Set exercise >>
The required output is the exact run of lines from the line containing "lock_ring -= Pos(0, 0, lock_top)" to the line containing "cad_parts[node].hide_render = cad_parts[node].hide_viewport", inclusive, and nothing besides.

Entries with model source code:
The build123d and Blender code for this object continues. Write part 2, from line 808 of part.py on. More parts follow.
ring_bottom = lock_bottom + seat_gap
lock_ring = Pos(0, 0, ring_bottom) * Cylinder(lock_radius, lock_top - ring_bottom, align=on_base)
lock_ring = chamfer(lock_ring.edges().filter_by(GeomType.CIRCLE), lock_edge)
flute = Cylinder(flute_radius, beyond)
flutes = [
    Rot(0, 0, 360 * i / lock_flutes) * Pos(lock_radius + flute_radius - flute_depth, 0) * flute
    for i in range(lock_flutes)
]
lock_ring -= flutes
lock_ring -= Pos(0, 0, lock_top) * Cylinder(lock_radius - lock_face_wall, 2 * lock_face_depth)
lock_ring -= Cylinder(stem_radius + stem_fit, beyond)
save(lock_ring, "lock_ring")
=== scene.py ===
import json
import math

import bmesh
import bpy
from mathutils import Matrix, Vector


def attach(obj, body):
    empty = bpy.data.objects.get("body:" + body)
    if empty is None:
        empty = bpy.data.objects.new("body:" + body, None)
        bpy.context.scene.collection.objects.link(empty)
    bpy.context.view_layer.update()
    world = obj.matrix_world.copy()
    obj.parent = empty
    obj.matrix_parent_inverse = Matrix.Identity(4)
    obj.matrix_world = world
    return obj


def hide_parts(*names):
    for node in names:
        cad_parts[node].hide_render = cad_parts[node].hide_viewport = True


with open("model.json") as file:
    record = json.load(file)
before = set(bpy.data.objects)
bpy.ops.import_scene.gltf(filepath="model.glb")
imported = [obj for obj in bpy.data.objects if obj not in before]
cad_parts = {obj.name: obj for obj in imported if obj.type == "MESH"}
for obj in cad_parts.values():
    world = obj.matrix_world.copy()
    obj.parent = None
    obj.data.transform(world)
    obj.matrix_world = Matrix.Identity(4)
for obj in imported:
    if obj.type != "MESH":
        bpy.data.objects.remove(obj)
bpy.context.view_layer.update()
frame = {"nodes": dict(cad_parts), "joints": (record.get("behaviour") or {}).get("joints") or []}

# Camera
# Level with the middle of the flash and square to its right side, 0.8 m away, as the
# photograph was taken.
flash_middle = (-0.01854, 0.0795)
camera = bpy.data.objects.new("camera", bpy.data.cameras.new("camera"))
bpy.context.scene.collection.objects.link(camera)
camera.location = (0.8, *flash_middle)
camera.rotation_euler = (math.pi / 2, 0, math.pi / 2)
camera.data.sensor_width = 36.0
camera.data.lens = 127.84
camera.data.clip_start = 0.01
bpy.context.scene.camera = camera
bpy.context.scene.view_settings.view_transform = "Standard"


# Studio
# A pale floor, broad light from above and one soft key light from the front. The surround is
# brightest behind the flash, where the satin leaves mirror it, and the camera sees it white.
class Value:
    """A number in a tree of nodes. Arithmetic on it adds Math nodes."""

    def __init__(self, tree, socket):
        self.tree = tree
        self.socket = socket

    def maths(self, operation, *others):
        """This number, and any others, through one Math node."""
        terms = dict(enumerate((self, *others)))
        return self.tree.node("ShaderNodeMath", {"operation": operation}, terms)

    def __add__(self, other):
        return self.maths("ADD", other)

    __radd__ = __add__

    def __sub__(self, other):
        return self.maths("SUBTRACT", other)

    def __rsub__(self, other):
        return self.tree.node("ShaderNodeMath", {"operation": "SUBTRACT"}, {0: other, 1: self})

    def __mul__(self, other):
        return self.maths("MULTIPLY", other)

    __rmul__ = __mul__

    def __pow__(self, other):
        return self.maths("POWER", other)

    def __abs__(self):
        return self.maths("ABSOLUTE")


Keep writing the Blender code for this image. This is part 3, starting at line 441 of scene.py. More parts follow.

Task answer >>
lock_ring -= Pos(0, 0, lock_top) * Cylinder(lock_radius - lock_face_wall, 2 * lock_face_depth)
lock_ring -= Cylinder(stem_radius + stem_fit, beyond)
save(lock_ring, "lock_ring")
=== scene.py ===
import json
import math

import bmesh
import bpy
from mathutils import Matrix, Vector


def attach(obj, body):
    empty = bpy.data.objects.get("body:" + body)
    if empty is None:
        empty = bpy.data.objects.new("body:" + body, None)
        bpy.context.scene.collection.objects.link(empty)
    bpy.context.view_layer.update()
    world = obj.matrix_world.copy()
    obj.parent = empty
    obj.matrix_parent_inverse = Matrix.Identity(4)
    obj.matrix_world = world
    return obj


def hide_parts(*names):
    for node in names:
        cad_parts[node].hide_render = cad_parts[node].hide_viewport = True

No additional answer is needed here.